At this time we get good news from the Libyan Ambassador in Germany: An exception was made and we will receive a transit visa for Libya in Cairo. Now we can enjoy the days in Wadi Rum without worrying about how and where to travel next. We do some hiking.


Burdah Bridge

We spend the last night in the middle of the desert directly at the route of the Desert Cup, a 168 kilometer long ultra-marathon. 231 runners have signed up for this year' s challenging run. Ute, herself a marathon runner, feels obliged to cheer up those lonely athletes running through the desert. In contrast to the Berlin marathon, the relation here at two o' clock at night is one runner to one spectator. The runners however looked at us as if we were a fata morgana watching them run here in the desert. By the way: The record for running 168 kilometers through fine desert sand is 18 hours and 35 minutes.


Desert marathon

Unfortunately the few days of Wadi Rum must be seen as offroad paradise. According to new plans a guide is mandatory and external cars are no longer permitted in this national park.

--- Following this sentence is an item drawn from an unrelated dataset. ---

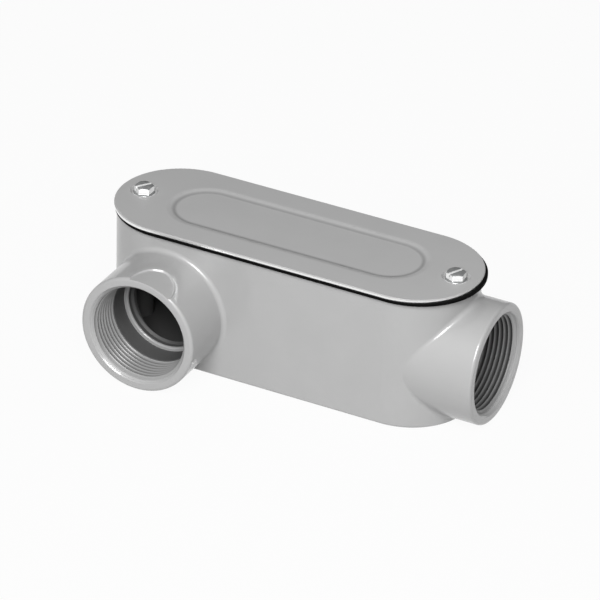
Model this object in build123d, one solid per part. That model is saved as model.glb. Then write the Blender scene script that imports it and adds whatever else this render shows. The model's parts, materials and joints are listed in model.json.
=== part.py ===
"""Conduit body, trade size 1-1/2: an elbow fitting for rigid conduit, with a screwed-on cover.

Millimetres, +Z up. The origin is the centre of the body's flat base. +X runs to the end hub, and
-Y to the side hub near the other end.
"""
from build123d import *
import math
import os

os.makedirs("parts", exist_ok=True)

# Body box: a deep obround trough, open at the top
end_arc_x = 57.7  # middle of the body to the centre of each rounded end
body_height = 63.4
body_side_margin = 1.8  # how far the long walls stand out past the barrels
base_draft = 0.5  # how much smaller the radius is at the base
wall = 3.0
floor = 3.2
base_edge_r = 1.2
cavity_edge_r = 2.5

# Hubs: thick barrels. Each is cast with a plain bore and a rounded throat for the wires, then tapped
hub_r = 28.0
hub_ground_gap = 0.1  # the barrels end just above the surface that the base stands on
hub_edge_r = 1.5
thread_root_r = 23.6
thread_depth = 17.6  # face to the end of the tapped part
thread_run_out = 1.2
mouth_chamfer = 0.6
plain_bore_r = 21.2
throat_r = 19.3
lip_r = 0.9
throat_neck_r = 18.3  # the throat's narrow end, at the trough
throat_neck_length = 1.0
end_hub_reach = 12.5  # rounded end of the body to the hub's face
side_hub_reach = 28.1  # flat wall of the body to the hub's face
side_hub_inset = 8.5  # from the centre of the rounded end, towards the middle
end_seat_depth = 20.0  # face to shoulder
side_seat_depth = 27.2
end_throat_length = 5.4
end_boss_wall = 2.4
junction_r = 2.2

# Shallow cast spot on top of the side hub, and the stubs that the gates left on the hubs' rims
spot_angle = 76.7
spot_r = 11.7
spot_inset = 1.7  # hub's face to the spot's centre
spot_depth = 0.7
side_gate_angle = -17.0
end_gate_angle = -28.0
gate_width = 3.4
gate_length = 3.6
gate_height = 1.1

# Cover: formed plate with a sunk panel and a dimple round each screw
cover_overhang = 1.2
cover_t = 1.6
cover_edge_r = 0.5
panel_end_x = 45.0  # middle of the cover to the centre of each rounded end of the panel
panel_r = 17.6
panel_depth = 0.9
panel_slope = 2.4
panel_floor_t = 1.2
dimple_r = 6.5
dimple_floor_r = 5.5
dimple_depth = 1.3
dimple_floor_t = 1.1

# Gasket
gasket_t = 1.2
gasket_overhang = 0.4
gasket_drift = 0.9  # it lies a little towards the end hub
gasket_land = 6.4
gasket_end_land = 4.0
gasket_hole_gap = 1.3

# Cover screws: slotted hex washer heads, number 10
screw_inset = 11.0  # edge of the cover to the screw's axis
screw_major_r = 2.4
screw_length = 12.7
screw_point = 0.6
head_across_flats = 7.9
head_height = 3.1
head_chamfer = 0.5
flange_r = 5.0
flange_t = 0.9
slot_width = 1.3
slot_depth = 1.4
screw_fit_gap = 0.08
screw_hole_gap = 0.5
screw_hole_spare = 1.5  # screw's tip to the bottom of its hole
column_wall = 3.0

# Working allowances
cut_spare = 1.0  # how far a cutter starts outside the face it cuts
match_gap = 0.01  # two edges closer than this are the same edge

# Places worked out from the sizes above
body_top_r = hub_r + body_side_margin
body_base_r = body_top_r - base_draft
cover_r = body_top_r + cover_overhang
hub_axis_z = hub_r + hub_ground_gap
end_face_x = end_arc_x + body_top_r + end_hub_reach
side_face_y = -(body_top_r + side_hub_reach)
side_hub_x = side_hub_inset - end_arc_x
inner_wall_y = side_face_y + side_hub_reach + wall
cover_z = body_height + gasket_t
cover_top_z = cover_z + cover_t
dimple_z = cover_top_z - dimple_depth
screw_x = end_arc_x + cover_r - screw_inset
screw_hole_r = screw_major_r + screw_fit_gap
screw_hole_end_z = dimple_z - screw_length - screw_hole_spare
column_r = screw_hole_r + column_wall


def obround(half_length, radius, z):
    """Flat obround face at a height, given the centres and radius of its rounded ends."""
    return Pos(0, 0, z) * SlotCenterToCenter(2 * half_length, 2 * radius)


def tapered_obround(half_length, low_r, low_z, high_r, high_z):
    """Solid between two obrounds with the same end centres: flat sides and cone ends."""
    return loft([obround(half_length, low_r, low_z), obround(half_length, high_r, high_z)], ruled=True)


def hub_place(name):
    """Plane on a hub's face: its +Z points out of the mouth and its +Y points up."""
    if name == "end":
        return Plane(origin=(end_face_x, 0, hub_axis_z), x_dir=(0, 1, 0), z_dir=(1, 0, 0))
    return Plane(origin=(side_hub_x, side_face_y, hub_axis_z), x_dir=(1, 0, 0), z_dir=(0, -1, 0))


def barrel(length):
    """Outside of a hub with its rounded rim, below the hub's face."""
    rod = extrude(Circle(hub_r), amount=-length)
    return fillet(rod.faces().sort_by(Axis.Z)[-1].edges(), hub_edge_r)


def bore_cutter(seat_depth, throat_length, run_out):
    """Space inside a hub, turned about its axis: tapped part, plain bore, shoulder, lip and throat."""
    mouth = thread_root_r + mouth_chamfer
    lip = throat_r + lip_r
    throat_end = seat_depth + throat_length
    outline = [
        Line((0, cut_spare), (mouth, cut_spare)),
        Line((mouth, cut_spare), (mouth, 0)),
        Line((mouth, 0), (thread_root_r, -mouth_chamfer)),
        Line((thread_root_r, -mouth_chamfer), (thread_root_r, thread_run_out - thread_depth)),
        Line((thread_root_r, thread_run_out - thread_depth), (plain_bore_r, -thread_depth)),
        Line((plain_bore_r, -thread_depth), (plain_bore_r, -seat_depth)),
        Line((plain_bore_r, -seat_depth), (lip, -seat_depth)),
        RadiusArc((lip, -seat_depth), (throat_r, -seat_depth - lip_r), -lip_r),
        Line((throat_r, -seat_depth - lip_r), (throat_r, throat_neck_length - throat_end)),
        Line((throat_r, throat_neck_length - throat_end), (throat_neck_r, -throat_end)),
        Line((throat_neck_r, -throat_end), (throat_neck_r, -throat_end - run_out)),
        Line((throat_neck_r, -throat_end - run_out), (0, -throat_end - run_out)),
        Line((0, -throat_end - run_out), (0, cut_spare)),
    ]
    half_section = make_face(outline)
    return revolve(Plane.XZ * half_section, Axis.Z)


def end_boss():
    """Metal round the end hub's throat inside the trough: an arch that stands on the floor."""
    arch_r = thread_root_r + end_boss_wall
    inner_x = end_face_x - end_seat_depth - end_throat_length
    back = Plane(origin=(inner_x, 0, hub_axis_z), x_dir=(0, 1, 0), z_dir=(1, 0, 0))
    leg = Pos(0, -hub_axis_z / 2) * Rectangle(2 * arch_r, hub_axis_z)
    return extrude(back * (Circle(arch_r) + leg), amount=end_face_x - inner_x)


def screw_column(side):
    """Column against a rounded end, for a cover screw."""
    outer_x = end_arc_x + body_top_r
    across = Pos(side * (screw_x + outer_x) / 2, 0) * Rectangle(outer_x - screw_x, 2 * column_r)
    round_part = Pos(side * screw_x, 0) * Circle(column_r)
    return extrude(across + round_part, amount=body_height)


def spot_cutter():
    """Shallow round spot, as deep everywhere on the barrel, with sloping sides."""
    plane = hub_place("side")
    outward = (math.cos(math.radians(spot_angle)), 0, math.sin(math.radians(spot_angle)))
    floor_r = hub_r - spot_depth
    centre = plane.origin - plane.z_dir * spot_inset + Vector(*outward) * floor_r
    place = Plane(origin=centre, x_dir=(0, 1, 0), z_dir=outward)
    sink = spot_r / 2  # the barrel falls away by less than this at the spot's sides
    cone = place * Cone(spot_r - sink, spot_r + sink, 2 * sink)
    keep = plane * extrude(Circle(floor_r), amount=2 * spot_r, both=True)
    return cone - keep


def gate_stub(hub, angle):
    """Low stub on a hub's rim, where the metal entered the mould."""
    middle = Rot(0, 0, angle) * Pos(hub_r, 0, -hub_edge_r - gate_length / 2)
    block = Box(2 * gate_height, gate_width, gate_length)
    return hub_place(hub) * middle * fillet(block.edges(), gate_height / 3)


def body():
    """The one-piece casting."""
    shell = tapered_obround(end_arc_x, body_base_r, 0, body_top_r, body_height)
    shell = fillet(shell.faces().sort_by(Axis.Z)[0].edges(), base_edge_r)
    end_hub = hub_place("end") * barrel(end_face_x - end_arc_x)
    side_hub = hub_place("side") * barrel(-side_face_y)
    outside = shell + end_hub + side_hub
    known = shell.edges() + end_hub.edges() + side_hub.edges()
    seams = [e for e in outside.edges() if not any(same_edge(e, k) for k in known)]
    outside = fillet(seams, junction_r)

    trough = tapered_obround(end_arc_x, body_base_r - wall, floor, body_top_r - wall, body_height)
    trough = fillet(trough.faces().sort_by(Axis.Z)[0].edges(), cavity_edge_r)
    inside = end_boss() + screw_column(1) + screw_column(-1)
    casting = outside - (trough - inside)

    side_throat_length = inner_wall_y - side_face_y - side_seat_depth
    casting -= hub_place("end") * bore_cutter(end_seat_depth, end_throat_length, column_r)
    casting -= hub_place("side") * bore_cutter(side_seat_depth, side_throat_length, column_r)
    casting -= spot_cutter()
    casting += gate_stub("side", side_gate_angle)
    casting += gate_stub("end", end_gate_angle)
    hole_depth = body_height - screw_hole_end_z
    for side in (-1, 1):
        casting -= Pos(side * screw_x, 0, body_height - hole_depth / 2) * Cylinder(screw_hole_r, hole_depth)
    return casting


def same_edge(one, other):
    """True where two edges have the same middle and length."""
    return (one @ 0.5 - other @ 0.5).length < match_gap and abs(one.length - other.length) < match_gap


def gasket():
    """Flat ring with wide ends, which the cover presses on the body's rim."""
    outer = obround(end_arc_x, cover_r + gasket_overhang, 0)
    hole_r = dimple_r + gasket_hole_gap
    opening_r = cover_r - gasket_land
    opening_x = screw_x - hole_r - gasket_end_land - opening_r
    ring = outer - obround(opening_x, opening_r, 0)
    for side in (-1, 1):
        ring -= Pos(side * screw_x, 0) * Circle(hole_r)
    return Pos(gasket_drift, 0, body_height) * extrude(ring, amount=gasket_t)


def cover():
    """Plate with the sunk panel and the dimples pressed into it from above."""
    plate = extrude(obround(end_arc_x, cover_r, cover_z), amount=cover_t)
    plate = fillet(plate.faces().sort_by(Axis.Z)[-1].edges(), cover_edge_r)
    panel_z = cover_top_z - panel_depth
    floor_r = panel_r - panel_slope
    low_z = panel_z - panel_floor_t
    plate += tapered_obround(panel_end_x, floor_r, low_z, panel_r, low_z + panel_depth)
    plate -= tapered_obround(panel_end_x, floor_r, panel_z, panel_r, cover_top_z)
    for side in (-1, 1):
        here = Pos(side * screw_x, 0, 0)
        low = dimple_z - dimple_floor_t
        plate += here * Pos(0, 0, (low + cover_z) / 2) * Cylinder(dimple_r, cover_z - low)
        plate -= here * Pos(0, 0, dimple_z + dimple_depth / 2) * Cone(dimple_floor_r, dimple_r, dimple_depth)
        plate -= here * Pos(0, 0, cover_z) * Cylinder(screw_major_r + screw_hole_gap, 3 * cover_t)
    return plate


def cover_screw(side):
    """Slotted hex washer head on a plain shank of the thread's outer size."""
    flange = extrude(Circle(flange_r), amount=flange_t)
    head = extrude(RegularPolygon(head_across_flats / 2, 6, major_radius=False), amount=flange_t + head_height)
    corner_r = head_across_flats / math.sqrt(3)
    crown = Pos(0, 0, (flange_t + head_height) / 2) * Cylinder(corner_r, flange_t + head_height)
    head &= chamfer(crown.faces().sort_by(Axis.Z)[-1].edges(), head_chamfer)
    slot = Pos(0, 0, flange_t + head_height - slot_depth / 2) * Box(3 * flange_r, slot_width, slot_depth)
    shank = Pos(0, 0, -screw_length / 2) * Cylinder(screw_major_r, screw_length)
    shank = chamfer(shank.faces().sort_by(Axis.Z)[0].edges(), screw_point)
    return Pos(side * screw_x, 0, dimple_z) * (flange + head + shank - slot)


nodes = {
    "body": body(),
    "gasket": gasket(),
    "cover": cover(),
    "cover_screw_left": cover_screw(-1),
    "cover_screw_right": cover_screw(1),
}

for name, shape in nodes.items():
    export_step(shape, f"parts/{name}.step")
    print(name, round(shape.volume), "mm3")
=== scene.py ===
"""Conduit body, trade size 1-1/2: the enamelled casting with its threads, gasket, cover and screws."""
import json
import math
import bmesh
import bpy
from mathutils import Matrix, Vector


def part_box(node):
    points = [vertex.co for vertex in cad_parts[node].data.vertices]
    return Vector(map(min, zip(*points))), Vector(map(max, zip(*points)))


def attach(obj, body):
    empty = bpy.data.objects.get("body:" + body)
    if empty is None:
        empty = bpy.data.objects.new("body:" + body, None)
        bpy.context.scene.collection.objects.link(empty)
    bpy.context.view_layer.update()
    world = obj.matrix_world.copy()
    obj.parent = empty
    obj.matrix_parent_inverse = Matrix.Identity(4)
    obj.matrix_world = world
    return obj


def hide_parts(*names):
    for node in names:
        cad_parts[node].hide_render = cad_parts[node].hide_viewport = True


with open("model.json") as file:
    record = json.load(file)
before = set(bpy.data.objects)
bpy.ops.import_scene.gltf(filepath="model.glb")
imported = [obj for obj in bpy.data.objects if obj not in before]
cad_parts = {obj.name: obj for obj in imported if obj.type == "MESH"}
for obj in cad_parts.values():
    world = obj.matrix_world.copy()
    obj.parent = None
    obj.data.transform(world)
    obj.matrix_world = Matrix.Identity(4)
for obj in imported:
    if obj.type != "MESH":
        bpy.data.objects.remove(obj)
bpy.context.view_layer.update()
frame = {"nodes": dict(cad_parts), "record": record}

# The camera stands two metres off, above and to the right of the side hub, with a long lens. It looks at
# the middle of the cover's top, and is shifted and rolled a little, as the photograph's was.
view_azimuth = math.radians(25.934)
view_elevation = math.radians(29.886)
view_roll = math.radians(2.225)
view_distance = 1.9957
view_offset = Vector((-0.00093, 0.02990))
lens_mm = 270.0

cover_low, cover_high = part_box("cover")
looked_at = Vector((0, 0, cover_high.z))
toward_camera = Vector((
    math.sin(view_azimuth) * math.cos(view_elevation),
    -math.cos(view_azimuth) * math.cos(view_elevation),
    math.sin(view_elevation),
))
level_right = Vector((math.cos(view_azimuth), math.sin(view_azimuth), 0))
level_up = toward_camera.cross(level_right)
picture_right = level_right * math.cos(view_roll) + level_up * math.sin(view_roll)
picture_up = level_up * math.cos(view_roll) - level_right * math.sin(view_roll)
camera_place = looked_at + toward_camera * view_distance
camera_place -= picture_right * view_offset.x + picture_up * view_offset.y

camera = bpy.data.objects.new("camera", bpy.data.cameras.new("camera"))
bpy.context.scene.collection.objects.link(camera)
camera.data.lens = lens_mm
camera.data.clip_end = 20.0
axes = Matrix((picture_right, picture_up, toward_camera)).transposed()
camera.matrix_world = Matrix.Translation(camera_place) @ axes.to_4x4()
bpy.context.scene.camera = camera
bpy.context.scene.view_settings.view_transform = "Standard"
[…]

To continue to Aqaba we take the desert route which abruptly ends after almost 50 kilometers at the Gulf of Aqaba. We thus spend a few days at the beach inspecting the fantastic (and practically indestructable) coral-reefs. What a contrast when coming from the desert and diving into this underwater world! Here we meet a lot of other tourists who plan to travel via Egypt and Sudan taking the Eastern route to South Africa. We also have to take the ferry from Aqaba to Nuweiba in Egypt, although taking the coastal road through Israel would be much shorter (and cheaper). Would we have stamps of the Israeli/Egyptian border in our passes, then we couldn' t enter into Libya or return to Syria.